**Goal**
Write each line out again exactly as written.

**Data lines**
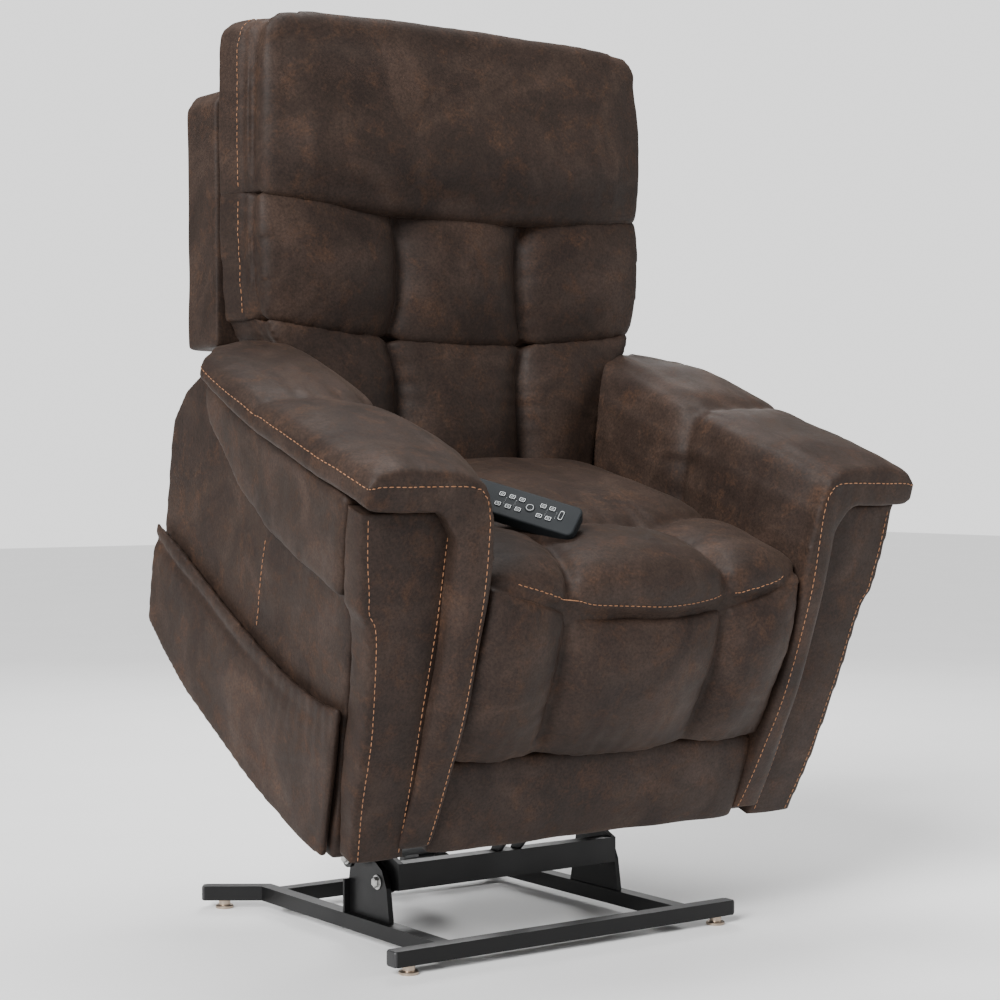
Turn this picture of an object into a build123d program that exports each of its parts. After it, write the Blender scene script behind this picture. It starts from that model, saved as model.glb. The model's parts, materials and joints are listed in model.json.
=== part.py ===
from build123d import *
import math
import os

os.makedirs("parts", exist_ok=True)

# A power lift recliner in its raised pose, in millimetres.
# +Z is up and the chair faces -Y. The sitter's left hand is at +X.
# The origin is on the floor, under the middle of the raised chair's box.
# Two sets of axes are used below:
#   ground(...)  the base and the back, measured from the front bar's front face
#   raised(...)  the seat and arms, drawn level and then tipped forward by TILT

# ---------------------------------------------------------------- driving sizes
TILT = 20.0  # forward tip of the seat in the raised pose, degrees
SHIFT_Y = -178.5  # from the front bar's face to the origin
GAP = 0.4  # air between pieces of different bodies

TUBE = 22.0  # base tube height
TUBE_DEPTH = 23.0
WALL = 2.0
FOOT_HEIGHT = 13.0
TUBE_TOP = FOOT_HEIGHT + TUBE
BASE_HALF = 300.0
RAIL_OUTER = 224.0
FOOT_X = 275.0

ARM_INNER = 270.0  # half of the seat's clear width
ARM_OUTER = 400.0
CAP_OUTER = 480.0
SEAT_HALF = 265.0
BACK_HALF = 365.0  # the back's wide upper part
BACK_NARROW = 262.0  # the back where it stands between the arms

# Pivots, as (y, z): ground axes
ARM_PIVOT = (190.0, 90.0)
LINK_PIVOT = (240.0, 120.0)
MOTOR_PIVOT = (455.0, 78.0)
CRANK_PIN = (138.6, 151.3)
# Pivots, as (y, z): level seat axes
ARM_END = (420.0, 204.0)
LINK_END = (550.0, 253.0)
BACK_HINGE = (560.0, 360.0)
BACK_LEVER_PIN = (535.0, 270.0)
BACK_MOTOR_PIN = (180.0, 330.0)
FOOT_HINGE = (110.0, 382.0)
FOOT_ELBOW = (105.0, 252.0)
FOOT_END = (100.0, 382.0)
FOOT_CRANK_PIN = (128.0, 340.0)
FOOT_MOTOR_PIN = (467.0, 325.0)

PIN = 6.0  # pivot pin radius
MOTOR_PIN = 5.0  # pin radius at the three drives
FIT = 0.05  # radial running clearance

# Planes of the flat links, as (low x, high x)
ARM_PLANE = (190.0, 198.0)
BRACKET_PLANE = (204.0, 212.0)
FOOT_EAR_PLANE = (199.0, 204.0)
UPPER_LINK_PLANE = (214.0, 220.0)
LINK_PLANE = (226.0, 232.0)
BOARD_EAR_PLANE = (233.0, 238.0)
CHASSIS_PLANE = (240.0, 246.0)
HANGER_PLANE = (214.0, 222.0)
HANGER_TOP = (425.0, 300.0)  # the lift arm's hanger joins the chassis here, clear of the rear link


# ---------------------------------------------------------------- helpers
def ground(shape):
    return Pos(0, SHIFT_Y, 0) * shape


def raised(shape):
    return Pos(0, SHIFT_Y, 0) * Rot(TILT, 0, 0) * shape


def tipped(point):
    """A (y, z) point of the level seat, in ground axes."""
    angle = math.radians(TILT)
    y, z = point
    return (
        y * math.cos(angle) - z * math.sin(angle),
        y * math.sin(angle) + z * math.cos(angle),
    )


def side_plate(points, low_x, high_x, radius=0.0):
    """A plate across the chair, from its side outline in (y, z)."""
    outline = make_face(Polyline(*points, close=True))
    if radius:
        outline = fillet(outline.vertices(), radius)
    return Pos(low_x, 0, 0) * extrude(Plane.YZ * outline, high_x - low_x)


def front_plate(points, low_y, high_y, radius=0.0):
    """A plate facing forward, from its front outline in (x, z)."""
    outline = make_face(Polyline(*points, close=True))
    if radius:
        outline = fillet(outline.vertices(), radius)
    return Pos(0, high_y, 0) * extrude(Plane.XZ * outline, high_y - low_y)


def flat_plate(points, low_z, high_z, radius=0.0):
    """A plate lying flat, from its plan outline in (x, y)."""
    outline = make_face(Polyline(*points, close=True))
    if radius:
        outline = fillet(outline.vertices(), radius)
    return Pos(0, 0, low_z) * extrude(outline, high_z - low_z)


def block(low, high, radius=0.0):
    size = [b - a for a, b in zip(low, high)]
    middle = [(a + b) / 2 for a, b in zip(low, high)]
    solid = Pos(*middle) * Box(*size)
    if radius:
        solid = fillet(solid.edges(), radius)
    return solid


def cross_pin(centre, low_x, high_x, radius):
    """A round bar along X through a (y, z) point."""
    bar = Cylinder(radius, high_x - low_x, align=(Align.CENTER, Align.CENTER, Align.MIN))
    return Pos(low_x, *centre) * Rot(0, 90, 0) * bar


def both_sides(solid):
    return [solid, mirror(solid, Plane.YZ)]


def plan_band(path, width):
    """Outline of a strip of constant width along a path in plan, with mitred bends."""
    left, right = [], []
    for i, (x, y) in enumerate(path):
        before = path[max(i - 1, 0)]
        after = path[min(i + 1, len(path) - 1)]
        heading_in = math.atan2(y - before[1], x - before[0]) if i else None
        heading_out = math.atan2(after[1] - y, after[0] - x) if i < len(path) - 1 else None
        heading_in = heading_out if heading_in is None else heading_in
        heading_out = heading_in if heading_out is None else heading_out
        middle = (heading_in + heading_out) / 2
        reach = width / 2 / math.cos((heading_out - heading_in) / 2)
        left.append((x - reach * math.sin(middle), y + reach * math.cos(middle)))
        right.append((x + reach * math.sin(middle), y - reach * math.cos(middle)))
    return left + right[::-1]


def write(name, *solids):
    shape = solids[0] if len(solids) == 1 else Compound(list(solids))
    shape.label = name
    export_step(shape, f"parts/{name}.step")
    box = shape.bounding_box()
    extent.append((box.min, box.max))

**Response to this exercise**
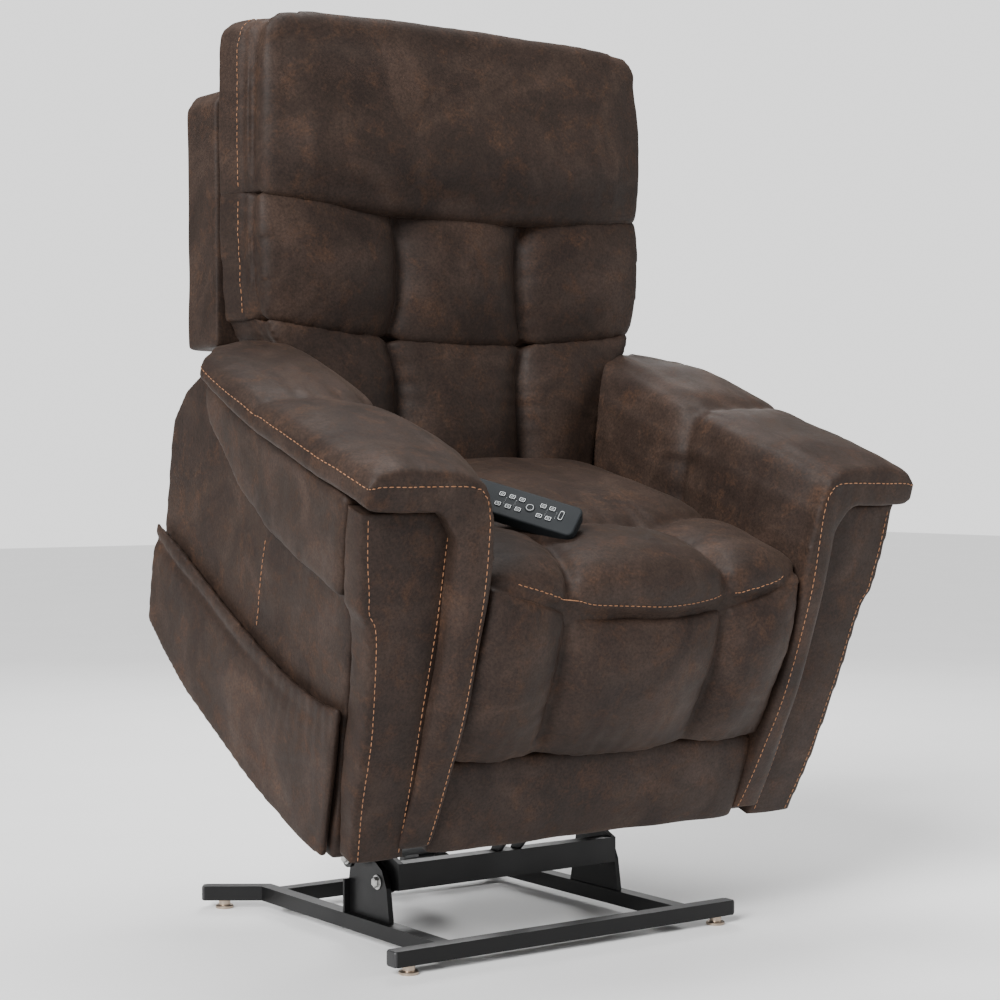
Turn this picture of an object into a build123d program that exports each of its parts. After it, write the Blender scene script behind this picture. It starts from that model, saved as model.glb. The model's parts, materials and joints are listed in model.json.
=== part.py ===
from build123d import *
import math
import os

os.makedirs("parts", exist_ok=True)

# A power lift recliner in its raised pose, in millimetres.
# +Z is up and the chair faces -Y. The sitter's left hand is at +X.
# The origin is on the floor, under the middle of the raised chair's box.
# Two sets of axes are used below:
#   ground(...)  the base and the back, measured from the front bar's front face
#   raised(...)  the seat and arms, drawn level and then tipped forward by TILT

# ---------------------------------------------------------------- driving sizes
TILT = 20.0  # forward tip of the seat in the raised pose, degrees
SHIFT_Y = -178.5  # from the front bar's face to the origin
GAP = 0.4  # air between pieces of different bodies

TUBE = 22.0  # base tube height
TUBE_DEPTH = 23.0
WALL = 2.0
FOOT_HEIGHT = 13.0
TUBE_TOP = FOOT_HEIGHT + TUBE
BASE_HALF = 300.0
RAIL_OUTER = 224.0
FOOT_X = 275.0

ARM_INNER = 270.0  # half of the seat's clear width
ARM_OUTER = 400.0
CAP_OUTER = 480.0
SEAT_HALF = 265.0
BACK_HALF = 365.0  # the back's wide upper part
BACK_NARROW = 262.0  # the back where it stands between the arms

# Pivots, as (y, z): ground axes
ARM_PIVOT = (190.0, 90.0)
LINK_PIVOT = (240.0, 120.0)
MOTOR_PIVOT = (455.0, 78.0)
CRANK_PIN = (138.6, 151.3)
# Pivots, as (y, z): level seat axes
ARM_END = (420.0, 204.0)
LINK_END = (550.0, 253.0)
BACK_HINGE = (560.0, 360.0)
BACK_LEVER_PIN = (535.0, 270.0)
BACK_MOTOR_PIN = (180.0, 330.0)
FOOT_HINGE = (110.0, 382.0)
FOOT_ELBOW = (105.0, 252.0)
FOOT_END = (100.0, 382.0)
FOOT_CRANK_PIN = (128.0, 340.0)
FOOT_MOTOR_PIN = (467.0, 325.0)

PIN = 6.0  # pivot pin radius
MOTOR_PIN = 5.0  # pin radius at the three drives
FIT = 0.05  # radial running clearance

# Planes of the flat links, as (low x, high x)
ARM_PLANE = (190.0, 198.0)
BRACKET_PLANE = (204.0, 212.0)
FOOT_EAR_PLANE = (199.0, 204.0)
UPPER_LINK_PLANE = (214.0, 220.0)
LINK_PLANE = (226.0, 232.0)
BOARD_EAR_PLANE = (233.0, 238.0)
CHASSIS_PLANE = (240.0, 246.0)
HANGER_PLANE = (214.0, 222.0)
HANGER_TOP = (425.0, 300.0)  # the lift arm's hanger joins the chassis here, clear of the rear link


# ---------------------------------------------------------------- helpers
def ground(shape):
    return Pos(0, SHIFT_Y, 0) * shape


def raised(shape):
    return Pos(0, SHIFT_Y, 0) * Rot(TILT, 0, 0) * shape


def tipped(point):
    """A (y, z) point of the level seat, in ground axes."""
    angle = math.radians(TILT)
    y, z = point
    return (
        y * math.cos(angle) - z * math.sin(angle),
        y * math.sin(angle) + z * math.cos(angle),
    )


def side_plate(points, low_x, high_x, radius=0.0):
    """A plate across the chair, from its side outline in (y, z)."""
    outline = make_face(Polyline(*points, close=True))
    if radius:
        outline = fillet(outline.vertices(), radius)
    return Pos(low_x, 0, 0) * extrude(Plane.YZ * outline, high_x - low_x)


def front_plate(points, low_y, high_y, radius=0.0):
    """A plate facing forward, from its front outline in (x, z)."""
    outline = make_face(Polyline(*points, close=True))
    if radius:
        outline = fillet(outline.vertices(), radius)
    return Pos(0, high_y, 0) * extrude(Plane.XZ * outline, high_y - low_y)


def flat_plate(points, low_z, high_z, radius=0.0):
    """A plate lying flat, from its plan outline in (x, y)."""
    outline = make_face(Polyline(*points, close=True))
    if radius:
        outline = fillet(outline.vertices(), radius)
    return Pos(0, 0, low_z) * extrude(outline, high_z - low_z)


def block(low, high, radius=0.0):
    size = [b - a for a, b in zip(low, high)]
    middle = [(a + b) / 2 for a, b in zip(low, high)]
    solid = Pos(*middle) * Box(*size)
    if radius:
        solid = fillet(solid.edges(), radius)
    return solid


def cross_pin(centre, low_x, high_x, radius):
    """A round bar along X through a (y, z) point."""
    bar = Cylinder(radius, high_x - low_x, align=(Align.CENTER, Align.CENTER, Align.MIN))
    return Pos(low_x, *centre) * Rot(0, 90, 0) * bar


def both_sides(solid):
    return [solid, mirror(solid, Plane.YZ)]


def plan_band(path, width):
    """Outline of a strip of constant width along a path in plan, with mitred bends."""
    left, right = [], []
    for i, (x, y) in enumerate(path):
        before = path[max(i - 1, 0)]
        after = path[min(i + 1, len(path) - 1)]
        heading_in = math.atan2(y - before[1], x - before[0]) if i else None
        heading_out = math.atan2(after[1] - y, after[0] - x) if i < len(path) - 1 else None
        heading_in = heading_out if heading_in is None else heading_in
        heading_out = heading_in if heading_out is None else heading_out
        middle = (heading_in + heading_out) / 2
        reach = width / 2 / math.cos((heading_out - heading_in) / 2)
        left.append((x - reach * math.sin(middle), y + reach * math.cos(middle)))
        right.append((x + reach * math.sin(middle), y - reach * math.cos(middle)))
    return left + right[::-1]


def write(name, *solids):
    shape = solids[0] if len(solids) == 1 else Compound(list(solids))
    shape.label = name
    export_step(shape, f"parts/{name}.step")
    box = shape.bounding_box()
    extent.append((box.min, box.max))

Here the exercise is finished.